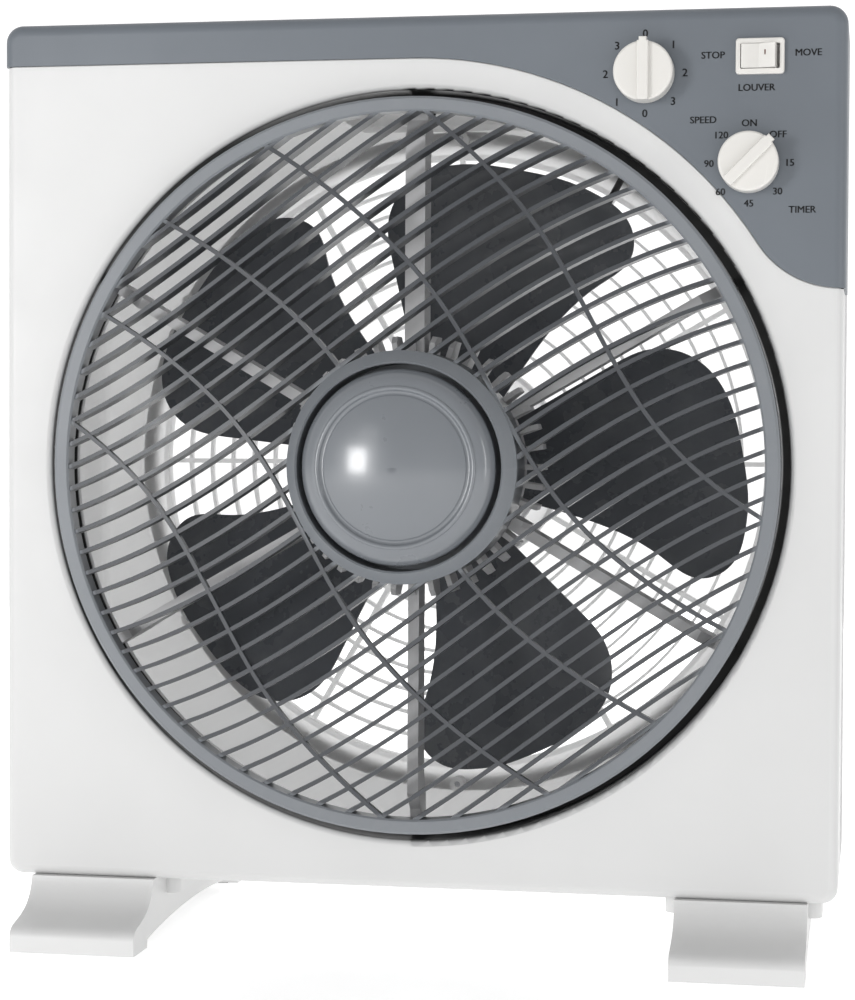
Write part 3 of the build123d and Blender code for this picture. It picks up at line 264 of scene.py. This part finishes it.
def plastic(name, colour, roughness=0.4, grain=1.0, variation=0.04, coat=0.0, coat_roughness=0.1,
            wear=0.0, dust=0.0):
    """Moulded plastic: fine spark-eroded grain, slight cloudiness, rubbed edges, patchy dust."""
    material, tree, shader = principled(name)
    place = object_place(tree)
    cloud = noise(tree, place, CLOUD_SCALE, 4.0)
    tint = mix_colour(tree, remap(tree, cloud, 0.0, 1.0, 0.3, 0.7),
                      [c * (1 - variation) for c in colour],
                      [min(1.0, c * (1 + variation)) for c in colour])
    if wear:
        rubbed = [min(1.0, c * (1 + wear) + 0.02) for c in colour]
        tint = mix_colour(tree, edge_share(tree), tint, rubbed)
    if dust:
        settle = remap(tree, noise(tree, place, DUST_SCALE, 6.0, 0.7), 0.0, dust, 0.5, 0.8)
        tint = mix_colour(tree, settle, tint, DUST_COLOUR)
    tree.links.new(tint, shader.inputs["Base Color"])
    smear = noise(tree, place, SMEAR_SCALE, 5.0, 0.6)
    tree.links.new(remap(tree, smear, roughness * 0.85, roughness * 1.15, 0.3, 0.7),
                   shader.inputs["Roughness"])
    shader.inputs["IOR"].default_value = 1.5
    shader.inputs["Coat Weight"].default_value = coat
    shader.inputs["Coat Roughness"].default_value = coat_roughness
    if grain:
        bump(tree, shader, noise(tree, place, GRAIN_SCALE, 2.0, 0.6), GRAIN_DEPTH * grain, 0.5)
    return material


def see_through(material, share):
    """Let part of the light pass, as thin white plastic does."""
    tree = material.node_tree
    shader = tree.nodes["Principled BSDF"]
    pass_on = tree.nodes.new("ShaderNodeBsdfTranslucent")
    pass_on.inputs["Color"].default_value = (*PASSED_COLOUR, 1.0)
    blend = tree.nodes.new("ShaderNodeMixShader")
    blend.inputs[0].default_value = share
    tree.links.new(shader.outputs[0], blend.inputs[1])
    tree.links.new(pass_on.outputs[0], blend.inputs[2])
    tree.links.new(blend.outputs[0], tree.nodes["Material Output"].inputs["Surface"])
    return material


def axis_distance(tree):
    """How far a point is from the fan's axis, in metres."""
    flatten = tree.nodes.new("ShaderNodeMapping")
    flatten.inputs["Location"].default_value = (0, 0, -FAN_AXIS_Z)
    flatten.inputs["Scale"].default_value = (1, 0, 1)
    tree.links.new(object_place(tree), flatten.inputs["Vector"])
    length = tree.nodes.new("ShaderNodeVectorMath")
    length.operation = "LENGTH"
    tree.links.new(flatten.outputs["Vector"], length.inputs[0])
    return length.outputs["Value"]


def both(tree, first, second):
    node = tree.nodes.new("ShaderNodeMath")
    node.operation = "MULTIPLY"
    tree.links.new(first, node.inputs[0])
    tree.links.new(second, node.inputs[1])
    return node.outputs[0]


def repaint(material, share, colour):
    """Lay another colour over a material's own where a share says so; both uses here paint shade.
    """
    tree = material.node_tree
    shader = tree.nodes["Principled BSDF"]
    tint = shader.inputs["Base Color"].links[0].from_socket
    cloud = remap(tree, noise(tree, object_place(tree), REPAINT_SCALE), 0.2, 0.8)
    cloudy = mix_colour(tree, cloud, colour, [c * 1.15 for c in colour])
    tree.links.new(mix_colour(tree, share, tint, cloudy), shader.inputs["Base Color"])
    return material


def slatted(name, ring, slat_shade):
    """Louvre plastic: grey rings, with the slats between them darkened by painted shade, as the
    slats sit in their own shade.
    """
    material = plastic(name, ring, 0.38, wear=0.08, dust=0.05)
    tree = material.node_tree
    radius = axis_distance(tree)
    past_hub = remap(tree, radius, 0.0, 1.0, *SLAT_SHADE_START)
    before_rim = remap(tree, radius, 1.0, 0.0, *SLAT_SHADE_END)
    return repaint(material, both(tree, past_hub, before_rim), slat_shade)


def paint_gap_shade(material):
    """Painted shade: darken the wall of the deep gap round the louvre, behind the opening's rounded
    lip, as the gap lies in shade.
    """
    tree = material.node_tree
    radius = axis_distance(tree)
    in_shaded_gap = both(tree, remap(tree, radius, 0.0, 1.0, *GAP_INNER),
                  remap(tree, radius, 1.0, 0.0, *GAP_OUTER))
    split = tree.nodes.new("ShaderNodeSeparateXYZ")
    tree.links.new(object_place(tree), split.inputs[0])
    behind_lip = remap(tree, split.outputs["Y"], 0.0, 1.0,
                       *(CASING_FACE_Y + depth for depth in GAP_DEPTH))
    return repaint(material, both(tree, in_shaded_gap, behind_lip), GAP_PAINTED_SHADE)


def metal(name, colour, roughness=0.3, spots=0.0):
    """Bare or plated metal with fine scratches and a little mottling."""
    material, tree, shader = principled(name)
    place = object_place(tree)
    mottle = remap(tree, noise(tree, place, MOTTLE_SCALE, 4.0), 0.0, 1.0, 0.35, 0.65)
    tint = mix_colour(tree, mottle, [c * 0.88 for c in colour], colour)
    if spots:
        stain = remap(tree, noise(tree, place, STAIN_SCALE, 5.0, 0.7), 0.0, spots, 0.55, 0.75)
        tint = mix_colour(tree, stain, tint, [c * 0.5 for c in colour])
    tree.links.new(tint, shader.inputs["Base Color"])
    shader.inputs["Metallic"].default_value = 1.0
    stretch = tree.nodes.new("ShaderNodeMapping")
    stretch.inputs["Scale"].default_value = SCRATCH_STRETCH
    tree.links.new(place, stretch.inputs["Vector"])
    scratch = noise(tree, stretch.outputs["Vector"], SCRATCH_SCALE, 4.0, 0.7)
    tree.links.new(remap(tree, scratch, roughness * 0.75, roughness * 1.3, 0.3, 0.7),
                   shader.inputs["Roughness"])
    bump(tree, shader, scratch, SCRATCH_DEPTH, 0.6)
    return material


def wound(name, colour):
    """Copper wire laid side by side, as a fine ridged bump."""
    material, tree, shader = principled(name)
    place = object_place(tree)
    wave = tree.nodes.new("ShaderNodeTexWave")
    wave.wave_type = "RINGS"
    wave.rings_direction = "Y"
    wave.inputs["Scale"].default_value = 1.0 / WIRE_PITCH / WAVE_TURN
    wave.inputs["Distortion"].default_value = 1.5
    tree.links.new(place, wave.inputs["Vector"])
    shade = mix_colour(tree, wave.outputs["Fac"], [c * 0.45 for c in colour], colour)
    tree.links.new(shade, shader.inputs["Base Color"])
    shader.inputs["Metallic"].default_value = 0.85
    shader.inputs["Roughness"].default_value = 0.35
    shader.inputs["Coat Weight"].default_value = 0.6
    bump(tree, shader, wave.outputs["Fac"], WIRE_DEPTH)
    return material


def laminated(name, colour):
    """A stack of thin varnished steel sheets."""
    material, tree, shader = principled(name)
    place = object_place(tree)
    wave = tree.nodes.new("ShaderNodeTexWave")
    wave.bands_direction = "Y"
    wave.inputs["Scale"].default_value = SHEET_SCALE
    wave.inputs["Distortion"].default_value = 0.4
    tree.links.new(place, wave.inputs["Vector"])
    shade = mix_colour(tree, wave.outputs["Fac"], [c * 0.6 for c in colour], colour)
    tree.links.new(shade, shader.inputs["Base Color"])
    shader.inputs["Metallic"].default_value = 0.8
    shader.inputs["Roughness"].default_value = 0.45
    bump(tree, shader, wave.outputs["Fac"], SHEET_DEPTH)
    return material


def make_materials():
    """One finished material for each material slot of the record."""
    return {
        # The white casing plastic gets painted shade in the gap round the louvre.
        "body_plastic": paint_gap_shade(
            plastic("body_plastic", (0.655, 0.655, 0.652), 0.38, variation=0.02, wear=0.05)),
        "panel_plastic": plastic("panel_plastic", (0.142, 0.159, 0.18), 0.42, variation=0.05),
        "knob_plastic": plastic("knob_plastic", (0.70, 0.685, 0.655), 0.35, wear=0.06),
        # The spider's white plastic gets the same painted shade in the gap round the louvre.
        "inner_plastic": paint_gap_shade(plastic("inner_plastic", (0.66, 0.66, 0.67), 0.45, dust=0.12)),
        # The slats' darker colour is painted shade.
        "louvre_plastic": slatted("louvre_plastic", (0.185, 0.198, 0.215), (0.058, 0.062, 0.069)),
        "cap_plastic": plastic("cap_plastic", (0.165, 0.178, 0.195), 0.3, grain=0.4, coat=1.0,
                               coat_roughness=0.16),
        "blade_plastic": plastic("blade_plastic", (0.088, 0.094, 0.104), 0.28, coat=0.4, dust=0.08),
        "zinc_steel": metal("zinc_steel", (0.62, 0.63, 0.66), 0.32),
        "shaft_steel": metal("shaft_steel", (0.55, 0.56, 0.58), 0.22),
        "motor_shell": metal("motor_shell", (0.55, 0.56, 0.57), 0.4, spots=0.4),
        "laminated_steel": laminated("laminated_steel", (0.32, 0.32, 0.34)),
        "copper_wire": wound("copper_wire", (0.72, 0.33, 0.15)),
        "bronze": metal("bronze", (0.55, 0.38, 0.2), 0.45, spots=0.3),
        "terminal_brass": metal("terminal_brass", (0.78, 0.62, 0.3), 0.3),
        "black_plastic": plastic("black_plastic", (0.025, 0.025, 0.027), 0.45, wear=0.5),
        "lead_sheath": plastic("lead_sheath", (0.03, 0.03, 0.032), 0.5, variation=0.15, dust=0.1),
        "black_rubber": plastic("black_rubber", (0.02, 0.02, 0.021), 0.75, grain=3.0, dust=0.2),
    }


def finish_nodes(materials):
    """Give every CAD node its slot's material, or thin white plastic to the two at the back."""
    thin = {node: see_through(plastic(name, colour, 0.4), share)
            for node, (name, colour, share) in THIN_WHITE.items()}
    for row in frame["record"]["subparts"]:
        node = frame["nodes"][row["node"]]
        finish = thin.get(row["node"], materials[row["material_slot"]])
        if not node.material_slots:
            node.data.materials.append(finish)
        for place in node.material_slots:
            place.material = finish


# ---------------------------------------------------------------- lettering
def letters(text, x, z, height):
    """A flat printed word centred on a place on the panel, set twice to make it bold."""
    data = bpy.data.curves.new("word", "FONT")
    data.body = text
    data.size = height / CAPITAL_SHARE
    data.align_x = "CENTER"
    data.align_y = "CENTER"
    data.extrude = INK_THICKNESS / 2
    data.resolution_u = 3
    source = bpy.data.objects.new("word", data)
    bpy.context.scene.collection.objects.link(source)
    bpy.context.view_layer.update()
    mesh = bpy.data.meshes.new_from_object(source)
    bpy.data.objects.remove(source)
    turn = Matrix.Rotation(math.radians(90), 4, "X")
    prints = []
    for shift in (-BOLDER, BOLDER):
        place = (x + shift, PANEL_FACE_Y - INK_THICKNESS / 2, z)
        print_mesh = mesh.copy()
        print_mesh.transform(Matrix.Translation(place) @ turn)
        prints.append(print_mesh)
    return prints


def join_meshes(name, meshes):
    """One piece from several meshes."""
    verts, faces = [], []
    for mesh in meshes:
        start = len(verts)
        verts += [v.co.copy() for v in mesh.vertices]
        faces += [[start + i for i in p.vertices] for p in mesh.polygons]
    joined = bpy.data.meshes.new(name)
    joined.from_pydata(verts, [], faces)
    piece = bpy.data.objects.new(name, joined)
    bpy.context.scene.collection.objects.link(piece)
    return piece


def dial_marks(axis, marks):
    """The marks of one dial, clockwise from the top."""
    meshes = []
    for step, mark in enumerate(marks):
        angle = math.radians(MARK_STEP * step)
        x = axis[0] + MARK_RADIUS * math.sin(angle)
        z = axis[1] + MARK_RADIUS * math.cos(angle)
        meshes += letters(mark, x, z, DIGIT_HEIGHT if len(mark) < 2 else LETTER_HEIGHT)
    return meshes


def make_lettering():
    ink = plastic("panel_ink", (0.012, 0.012, 0.014), 0.5, variation=0.2)
    groups = {
        "speed_marks": dial_marks(SPEED_AXIS, SPEED_MARKS),
        "timer_marks": dial_marks(TIMER_AXIS, TIMER_MARKS),
        "panel_words": sum((letters(text, x, z, LETTER_HEIGHT) for text, x, z in WORDS), []),
    }
    for name, meshes in groups.items():
        piece = join_meshes(name, meshes)
        piece.data.materials.append(ink)
        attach(piece, "casing")


def make_rocker_mark():
    """The small red-brown bar printed on the rocker's raised half."""
    rocker = frame["nodes"]["rocker"]
    x, z = ROCKER_MARK
    to_local = rocker.matrix_world.inverted()
    start = to_local @ Vector((x, -RAY_REACH, z))
    way = (to_local @ Vector((x, RAY_REACH, z)) - start).normalized()
    hit, place, normal, _ = rocker.ray_cast(start, way)
    if not hit:
        raise RuntimeError("the rocker isn't where its mark should go")
    place = rocker.matrix_world @ place
    normal = (rocker.matrix_world.to_3x3() @ normal).normalized()
    up = Vector((0, 0, 1))
    side = up.cross(normal).normalized() * ROCKER_MARK_SIZE[0] / 2
    rise = normal.cross(side).normalized() * ROCKER_MARK_SIZE[1] / 2
    lift = normal * INK_THICKNESS
    corners = [place + lift * t + side * a + rise * b
               for t in ROCKER_MARK_LIFTS for a, b in ((-1, -1), (1, -1), (1, 1), (-1, 1))]
    faces = [(0, 3, 2, 1), (4, 5, 6, 7), (0, 1, 5, 4), (1, 2, 6, 5), (2, 3, 7, 6), (3, 0, 4, 7)]
    mesh = bpy.data.meshes.new("rocker_mark")
    mesh.from_pydata(corners, [], faces)
    mesh.materials.append(plastic("mark_ink", (0.12, 0.035, 0.02), 0.5, variation=0.2))
    piece = bpy.data.objects.new("rocker_mark", mesh)
    bpy.context.scene.collection.objects.link(piece)
    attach(piece, "rocker_button")


# ---------------------------------------------------------------- the scene
make_camera()
finishes = make_materials()
make_light()
make_floor()
finish_nodes(finishes)
make_lettering()
make_rocker_mark()
bpy.context.scene.view_settings.view_transform = "Standard"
• • •
**Your instructions:** Tell how many lines in the material contain the word "piece". Only the number is wanted.

**Task response:** 10